On his 23rd birthday, September 11, 1944, he married Mary Kennedy Clohessy, the daughter of a Phoenix doctor, who had recently graduated from Barnard College. They lived at 512 W. 122nd St. in the war years, and then moved to Shoreham, Long Island in 1948 when Brice was assigned to the newly opened Brookhaven. Two children, Eric and then Lindsey, were born.

Like Stan, Brice resumed his war-interrupted studies and was working toward his doctorate in the Wu orbit at Columbia and Brookhaven. 

I won't here retell the story of the ill-fated experiment of Rustad and Ruby, except to reiterate what I mentioned in the last post. Unlike Stan, he remained at Brookhaven in a staff scientist position following his student years, and indeed for the rest of his career except for the sabbatical year in Denmark. 

We have the passenger manifest that shows the family's return from Denmark in December 1962. Brice resumed his staff position at Brookhaven while publishing several papers with his Danish collaborators and undertaking new work at the lab. 

The 1963 paper describing his experiment with Joseph Vise that I mentioned in the last post was essentially a redo of the Rustad-Ruby experiment ten years later by a different method. This time the results pointed to the opposite conclusion. 

On May 31, 1965, Brice Rustad suffered a sudden heart attack and passed away at the age of 43. We know some of the details from a death notice in the New York Times. He died while at home in Belle Terre, Long Island, leaving behind his wife and two children, as well as his siblings and mother, now a widow living in Oakland, Calif. 
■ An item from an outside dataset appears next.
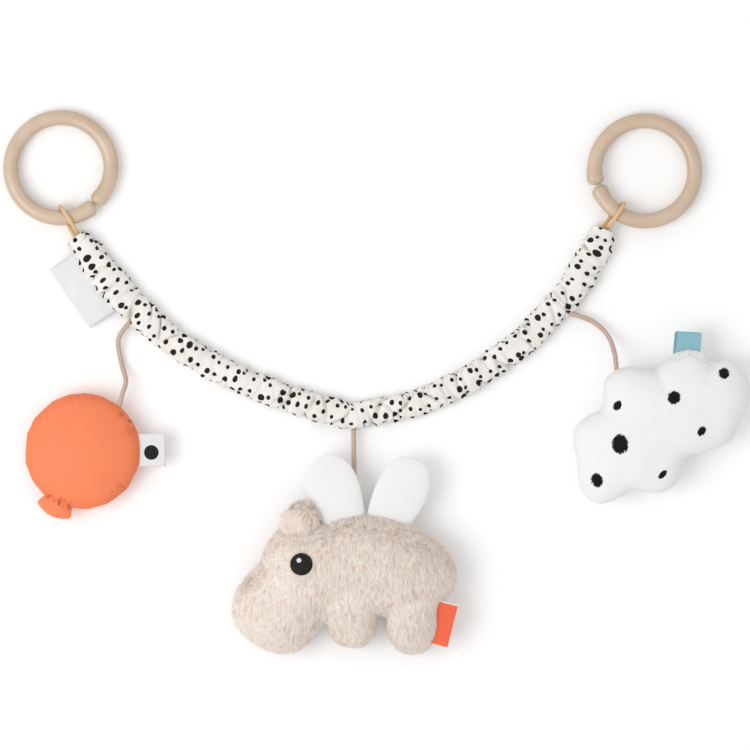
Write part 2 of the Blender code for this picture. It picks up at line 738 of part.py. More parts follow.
def make_balloon():
    middle = BALLOON_THICK / 2 - FLAT_CUT
    centre = on_plan(BALLOON_CENTRE_SHARES, middle)
    entry = on_plan(BALLOON_ENTRY_SHARES, middle, BALLOON_DIAMETER, centre)
    into = (entry - on_plan(BALLOON_CORD_SHARES[-1], middle)).normalized()
    start = sleeve_exit(BALLOON_EXIT_SHARE, -1)
    swing = pivot("balloon_cord_pivot", start)
    twist = pivot("balloon_twist_pivot", entry, into, swing)
    socket = cord_socket("balloon", entry, into)
    route = cord_route(start, BALLOON_CORD_SHARES, BALLOON_CORD_HEIGHT_SHARES, entry, into)
    cut(bpy.data.objects["sleeve"], cord_pocket("balloon", route))
    carried(make_cord("balloon_cord", route), swing)
    form = Pillow(centre, BALLOON_THICK, balloon_rim(centre), BALLOON_RINGS)
    pieces = make_pillow(form, "balloon", "balloon_satin", BALLOON_SATIN, socket)
    grown = as_cutter(form.solid("balloon_outside_cutter", cutters, GAP))

    out = Vector((cos(BALLOON_TAB_ANGLE), sin(BALLOON_TAB_ANGLE), 0))
    base = centre + out * (BALLOON_DIAMETER / 2 - OVERRUN / 2)
    tab = folded_tape("balloon_tab", BALLOON_TAB_WIDTH, BALLOON_TAB_REACH + OVERRUN / 2,
                      BALLOON_TAB_FOLD, base, out)
    pieces.append(dress(cut(tab, grown), "white_tape", SATIN_TAPE))

    out = Vector((cos(NECK_ANGLE), sin(NECK_ANGLE), 0))
    side = Vector((-out.y, out.x, 0))
    base = centre + out * (BALLOON_DIAMETER / 2 - OVERRUN)
    rings = []
    for (share, flare), thin in zip(NECK_FLARE_SHARES, NECK_THICK_SHARES):
        wide = NECK_WIDTH + (NECK_FLARE_WIDTH - NECK_WIDTH) * flare
        middle_of_ring = base + out * share * (NECK_LENGTH + OVERRUN)
        ring = []
        for k in range(NECK_SIDES):
            angle = 2 * pi * k / NECK_SIDES
            lift = Vector((0, 0, NECK_THICK * thin / 2 * sin(angle)))
            ring.append(middle_of_ring + side * wide / 2 * cos(angle) + lift)
        rings.append(ring)
    neck = loft("balloon_neck", rings, parts)
    pieces.append(dress(cut(neck, grown), "balloon_satin", BALLOON_SATIN))
    for piece in pieces:
        carried(piece, twist)


# Cloud

def make_cloud():
    middle = CLOUD_THICK / 2 - FLAT_CUT
    centre = on_plan(CLOUD_CENTRE_SHARES, middle)
    entry = on_plan(CLOUD_ENTRY_SHARES, middle, CLOUD_WIDTH, centre)
    into = (entry - on_plan(CLOUD_CORD_SHARES[-1], middle)).normalized()
    start = sleeve_exit(CLOUD_EXIT_SHARE, -1)
    swing = pivot("cloud_cord_pivot", start)
    twist = pivot("cloud_twist_pivot", entry, into, swing)
    socket = cord_socket("cloud", entry, into)
    route = cord_route(start, CLOUD_CORD_SHARES, CLOUD_CORD_HEIGHT_SHARES, entry, into)
    cut(bpy.data.objects["sleeve"], cord_pocket("cloud", route))
    carried(make_cord("cloud_cord", route), swing)
    outline = [on_plan(shares, middle, CLOUD_WIDTH, centre) for shares in CLOUD_OUTLINE_SHARES]
    rim = smooth_route([*outline, outline[0]], CLOUD_STEP)[:-1]
    form = Pillow(centre, CLOUD_THICK, rim, CLOUD_RINGS)
    pieces = make_pillow(form, "cloud", "cloud_plush", CLOUD_PLUSH, socket)
    grown = as_cutter(form.solid("cloud_outside_cutter", cutters, GAP))
    out = Vector((cos(CLOUD_RIBBON_TURN), sin(CLOUD_RIBBON_TURN), 0))
    base = on_plan(CLOUD_RIBBON_SHARES, middle, CLOUD_WIDTH, centre) - out * OVERRUN
    ribbon = folded_tape("cloud_ribbon", CLOUD_RIBBON_WIDTH, CLOUD_RIBBON_REACH + OVERRUN,
                         CLOUD_RIBBON_FOLD, base, out)
    pieces.append(dress(cut(ribbon, grown), "teal_ribbon", RIBBON_TEAL))
    for piece in pieces:
        carried(piece, twist)


# Hippo

def plush(name, centre, half, collection, turn=0.0, taper=0.0, boxy=1.0, grow=0.0,
          size=(20, 10)):
    """A stuffed form: a ball stretched to its half sizes, tapered along its own length."""
    bm = bmesh.new()
    bmesh.ops.create_uvsphere(bm, u_segments=size[0], v_segments=size[1], radius=1.0)
    turned = Matrix.Rotation(turn, 3, "Z")
    for vert in bm.verts:
        x, y, z = (abs(c) ** boxy * (1 if c > 0 else -1) for c in vert.co)
        narrow = 1 + taper * x
        place = Vector((x * (half[0] + grow), y * (half[1] * narrow + grow), z * (half[2] + grow)))
        vert.co = centre + turned @ place
    return from_bmesh(name, bm, collection, floor=-grow)


class Hippo:
    """The hippo's own frame: its pieces are placed by shares of its length."""

    def __init__(self):
        self.middle = HIPPO_THICK / 2 - FLAT_CUT
        self.centre = on_plan(HIPPO_CENTRE_SHARES, self.middle)

    def form(self, name, collection, shares, thick, lift=0.0, **form):
        x, y, along, up = (share * HIPPO_LENGTH for share in shares)
        centre = self.centre + Vector((x, y, lift))
        return plush(name, centre, (along, up, thick / 2), collection=collection, **form)

    def grown(self, name, *shape, **form):
        return as_cutter(self.form(name + "_outside_cutter", cutters, *shape, grow=GAP, **form))

    def piece(self, name, *shape, cut_by=(), values=PLUSH, material="beige_plush", **form):
        made = self.form(name, parts, *shape, **form)
        for cutter in cut_by:
            cut(made, cutter)
        return dress(made, material, values)


def make_hippo():
    hippo = Hippo()
    on_floor = -FLAT_CUT - hippo.middle
    body_shape = dict(turn=HIPPO_BODY_TURN, taper=BODY_TAPER, boxy=BODY_BOXY, size=(24, 12))
    head_shape = dict(boxy=HEAD_BOXY, size=(20, 12), lift=HEAD_THICK / 2 + on_floor)
    muzzle_shape = dict(boxy=MUZZLE_BOXY, taper=MUZZLE_TAPER, lift=MUZZLE_THICK / 2 + on_floor,
                        turn=HIPPO_MUZZLE_TURN)
    leg_shape = dict(boxy=LEG_BOXY, taper=LEG_TAPER, size=(16, 10), turn=LEG_TURN,
                     lift=LEG_THICK / 2 + on_floor)
    body_cut = hippo.grown("hippo_body", HIPPO_BODY_SHARES, HIPPO_THICK, **body_shape)
    head_cut = hippo.grown("hippo_head", HIPPO_HEAD_SHARES, HEAD_THICK, **head_shape)
    leg_cut = hippo.grown("hippo_hind_leg", HIPPO_HIND_LEG_SHARES, LEG_THICK, **leg_shape)
    body = hippo.piece("hippo_body", HIPPO_BODY_SHARES, HIPPO_THICK, **body_shape)

    start = sleeve_exit(HIPPO_EXIT_SHARE, -1)
    aim = on_plan(HIPPO_ENTRY_SHARES, hippo.middle - HIPPO_CORD_DROP, HIPPO_LENGTH, hippo.centre)
    into = (aim - start).normalized()
    entry = BVHTree.FromObject(body, bpy.context.evaluated_depsgraph_get()).ray_cast(start, into)[0]
    swing = pivot("hippo_cord_pivot", start)
    twist = pivot("hippo_twist_pivot", entry, into, swing)
    cut(body, cord_socket("hippo", entry, into))
    inside = entry + into * (CORD_SOCKET_DEPTH - CORD_DIAMETER / 2 - GAP)
    route = [start, start.lerp(inside, 1 / 2), inside]
    cut(bpy.data.objects["sleeve"], cord_pocket("hippo", route))
    carried(make_cord("hippo_cord", route), swing)

    ear_shape = dict(size=(14, 8), cut_by=[head_cut])
    ear_lift = EAR_THICK / 2 + GAP
    wing_shape = dict(taper=WING_TAPER, boxy=WING_BOXY, size=(20, 8),
                      cut_by=[body_cut, head_cut],
                      lift=WING_RAISE, values=VELOUR, material="white_velour")
    pieces = [
        body,
        hippo.piece("hippo_head", HIPPO_HEAD_SHARES, HEAD_THICK, cut_by=[body_cut], **head_shape),
        hippo.piece("hippo_muzzle", HIPPO_MUZZLE_SHARES, MUZZLE_THICK,
                    cut_by=[head_cut, body_cut], **muzzle_shape),
        hippo.piece("hippo_front_leg", HIPPO_FRONT_LEG_SHARES, LEG_THICK,
                    cut_by=[body_cut, head_cut], **leg_shape),
        hippo.piece("hippo_hind_leg", HIPPO_HIND_LEG_SHARES, LEG_THICK, cut_by=[body_cut],
                    **leg_shape),
        hippo.piece("hippo_ear_near", HIPPO_EAR_NEAR_SHARES, EAR_THICK, lift=ear_lift,
                    **ear_shape),
        hippo.piece("hippo_ear_far", HIPPO_EAR_FAR_SHARES, EAR_THICK, lift=-ear_lift,
                    **ear_shape),
        hippo.piece("hippo_wing_left", HIPPO_WING_LEFT_SHARES, WING_THICK,
                    turn=HIPPO_WING_LEFT_TURN, **wing_shape),
        hippo.piece("hippo_wing_right", HIPPO_WING_RIGHT_SHARES, WING_THICK,
                    turn=HIPPO_WING_RIGHT_TURN, **wing_shape),
    ]
    eye_lift = on_floor + HEAD_THICK - EYE_PROUD
    pieces.append(hippo.piece("hippo_eye", HIPPO_EYE_SHARES, EYE_PROUD * 4, lift=eye_lift,
                              size=(14, 8), cut_by=[head_cut], values=EYE_THREAD,
                              material="eye_thread"))
    out = Vector((cos(HIPPO_LABEL_TURN), sin(HIPPO_LABEL_TURN), 0))
    x, y = (share * HIPPO_LENGTH for share in HIPPO_LABEL_SHARES)
    base = hippo.centre + Vector((x, y, LEG_THICK / 2 + on_floor))
    label = folded_tape("hippo_label", HIPPO_LABEL_WIDTH, HIPPO_LABEL_REACH, HIPPO_LABEL_FOLD,
                        base, out)
    cut(label, body_cut)
    pieces.append(dress(cut(label, leg_cut), "orange_satin", TAG_SATIN))
    for piece in pieces:
        carried(piece, twist)


# Chain

def make_chain():
    sleeve = dress(make_sleeve(), "printed_cotton", COTTON)
    dress(make_elastic_band(), "white_elastic", BAND_RUBBER)

    centre, ahead, left = sleeve_spot(SLEEVE_LABEL_SHARE)
    out = Matrix.Rotation(SLEEVE_LABEL_SKEW, 3, "Z") @ -left
    base = centre - left * (sleeve_half_width(SLEEVE_LABEL_SHARE) + GAP)
    label = folded_tape("sleeve_label", SLEEVE_LABEL_WIDTH, SLEEVE_LABEL_REACH,
                        SLEEVE_LABEL_FOLD, base + out * OVERRUN, out, SLEEVE_LABEL_DROOP)
    dress(label, "white_satin", SATIN_TAPE)

    for end in (End(True), End(False)):
        swing = pivot(end.name + "_loop_pivot", end.pivot)
        spin = pivot(end.name + "_ring_pivot", end.centre, end.axis, swing)
        carried(dress(make_loop(end), "loop_elastic", ELASTIC), swing)
        carried(dress(make_ring(end), "ring_plastic", RING_PLASTIC), spin)


clear_scene()
parts = new_collection("pram_chain_toy")
cutters = new_collection("cutters")
make_chain()
make_balloon()
make_cloud()
make_hippo()
bpy.context.view_layer.update()
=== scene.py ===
# %% [markdown]
# # A pram chain toy, laid out flat
#
# The toy is a ruched cotton sleeve on elastic, with a split ring at each end and three stuffed
# toys on cords: a balloon, a hippo and a cloud. The CAD model already holds every piece as a plain
# solid. Here each solid gets its real surface: gathers, seams, pile, braid and print.

import bpy
import bmesh
import numpy as np
from math import atan2, copysign, cos, exp, hypot, pi, radians, sin
from mathutils import Matrix, Vector, geometry, noise


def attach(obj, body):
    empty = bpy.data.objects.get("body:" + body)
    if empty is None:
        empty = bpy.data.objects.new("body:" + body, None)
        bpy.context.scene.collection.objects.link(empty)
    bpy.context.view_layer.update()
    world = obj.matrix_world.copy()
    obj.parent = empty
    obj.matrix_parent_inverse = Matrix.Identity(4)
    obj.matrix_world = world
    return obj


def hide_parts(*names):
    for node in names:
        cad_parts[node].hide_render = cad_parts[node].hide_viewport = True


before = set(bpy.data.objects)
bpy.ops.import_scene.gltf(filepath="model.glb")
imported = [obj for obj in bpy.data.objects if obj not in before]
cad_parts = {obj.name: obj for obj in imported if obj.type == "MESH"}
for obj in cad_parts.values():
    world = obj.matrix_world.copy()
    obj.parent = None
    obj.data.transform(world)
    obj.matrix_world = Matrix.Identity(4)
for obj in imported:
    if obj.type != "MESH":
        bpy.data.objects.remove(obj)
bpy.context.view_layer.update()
bpy.ops.object.select_all(action="DESELECT")

# %% [markdown]
# ## Camera
#
# The photograph looks straight down on the table through a long lens, so the view is nearly
# without perspective. A long lens far above gives the same; 450 mm of table fill the square frame.

# %% Camera over the table
FRAME_WIDTH = 0.4495
VIEW_HEIGHT = 4.00
VIEW_CENTRE = (0.0004, 0.0033)
TOY_LEVEL = 0.008

lens = bpy.data.cameras.new("camera_over_table")
lens.sensor_width = 36.0
lens.lens = lens.sensor_width * (VIEW_HEIGHT - TOY_LEVEL) / FRAME_WIDTH
lens.clip_end = 20.0
camera = bpy.data.objects.new("camera_over_table", lens)
camera.location = (*VIEW_CENTRE, VIEW_HEIGHT)
bpy.context.scene.collection.objects.link(camera)
bpy.context.scene.camera = camera
print("Lens:", round(lens.lens, 1), "mm")

# %% [markdown]
# ## A way to write finishes
#
# A finish is a sum over patterns: so much noise, so much weave. `Wire` wraps a socket so that the
# sum is written as a sum, and each operator adds the Math node it stands for. Any other node comes
# from `Finish.node`.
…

The news clipping says that Rustad "attended Columbia University" and "did graduate work in physics there." It does not say that he received a doctoral degree from Columbia, which it likely would have if that were so. If Rustad was also denied his doctorate in the aftermath of the experiment, we may need to reevaluate our opinion that the experiment reversal was not the reason for Stan's unfinished academic career.